16 October 2013 - 03:21 PM

I just love Dave Barry!

I love Halloween and not just because it gives me a chance to buy a new mailbox. No, what I love most is the fun of opening my front door and hearing costumed youngsters happily shout the traditional Halloween greeting: “(Nothing).”

That’s what happens at our house anyway. The youngsters just stand there, silent. They have no idea that I have just opened the door. They are as blind as bats because their eyes are not lined up with the eye holes in their masks.

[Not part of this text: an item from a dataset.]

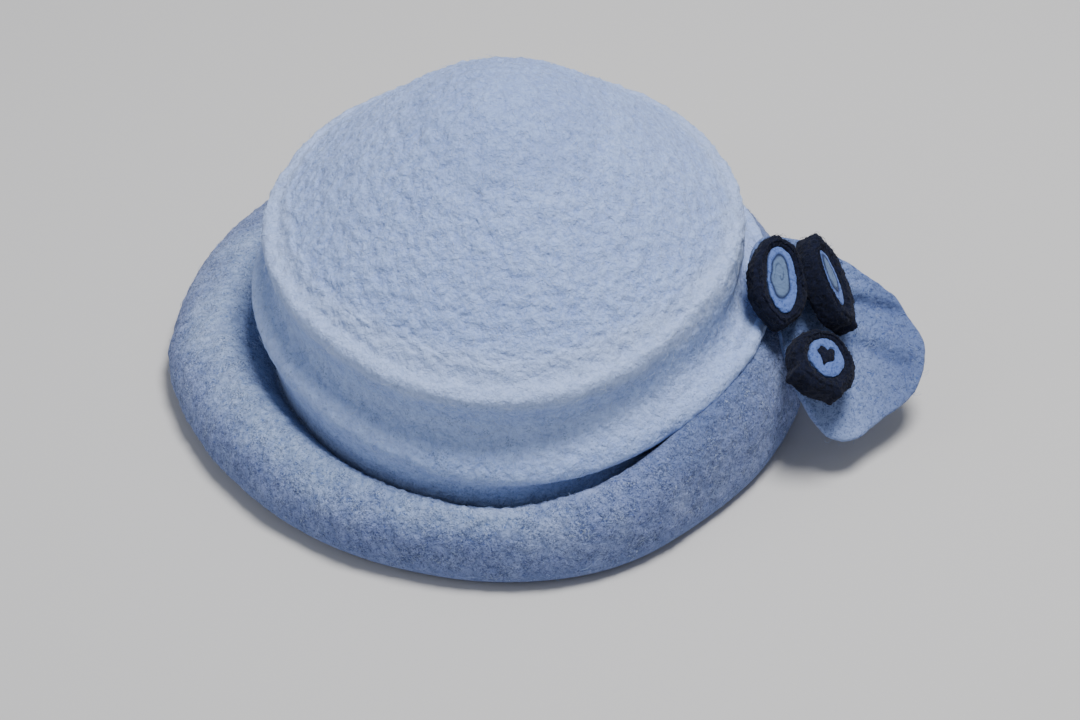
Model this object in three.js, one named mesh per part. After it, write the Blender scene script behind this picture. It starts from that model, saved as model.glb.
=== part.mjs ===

Poorly aligned eye holes are an ancient Halloween, tradition dating back to at least my childhood. My early Halloween memories consist of staggering around disguised as a ghost, unable to see anything but bed sheet, and consequently bonking into trees or falling into brooks. The highlight of my ghost career came in the 1954 Halloween parade when I marched directly into the butt of a horse.

Today’s children, of course, do not wear bed sheets. They wear manufactured costumes representing Saturday-morning cartoon characters. But I am pleased to note that the eye holes still don’t line up.

So when I open the door on Halloween, I am confronted by three or four imaginary heros, such as G.I. Joe, Conan the Barbarian and Oliver North, who would look very terrifying except that they are three feet tall and facing in random directions. They stand there silently for several seconds before an adult voice hisses from the darkness behind them: “Say ‘Trick or treat!’ ”

This voice belongs to good old dad, who wants more than anything to be home watching television and eating taco dip in bulk, but who must instead accompany the children on their trick-or-treat rounds to make sure people like me don’t put razor blades in the candy. This is a traditional Halloween danger that the local perky TV new personalities warn us about every year, using the Frowny Face they put on when they have to tell us bad news.

I can feel dad watching me suspiciously from somewhere out there, and I think to myself: What if he’s armed? So I am very careful about how I hand out treats. “Well, boys or perhaps girls!” I say to the licensed characters, in a voice so nonthreatening as to make Mr. Rodgers sound like Dracula. “How about some NICE CANDY in its ORIGINAL PACKAGING that has NOT BEEN TAMPERED WITH?” Alerted by the sound of my voice, the licensed characters start lurching blindly toward me, thrusting trick-or-treat bags already containing enough chocolate to meet the nation’s zit standards well into the next century.

Of course there is more to Halloween than massive carbohydrate overdoses. There is also the tradition of scooping the insides — technically, the “goop” — out of the pumpkin, a chore that always falls to me. When I finally finish carving Mr. Jack-O’-Lantern, I put him on the front porch, there to provide hours of pleasure for the trick-or-treaters — except that (a) they can’t see and (B)/> Mr. Jack-O’-Lantern immediately gets his face kicked into mush by older youngsters playing pranks.

Pranks — defined as “activities that struck you truly hilarious when you were a teenager but now that you are a property owner make you wish you had a high voltage fence” — are another ancient Halloween tradition. As a youth, I played several thousand myself.

In fact, I figure there must be a God of Prank Justice, who keeps track of everything we do when we’re young and then uses Halloween to settle the score. (“Okay that’s his 14th mailbox. He has 57 to go.” Vastly enjoying this spectacle, I bet, are the ghost of all my former victims. Assuming they can see through their eye holes.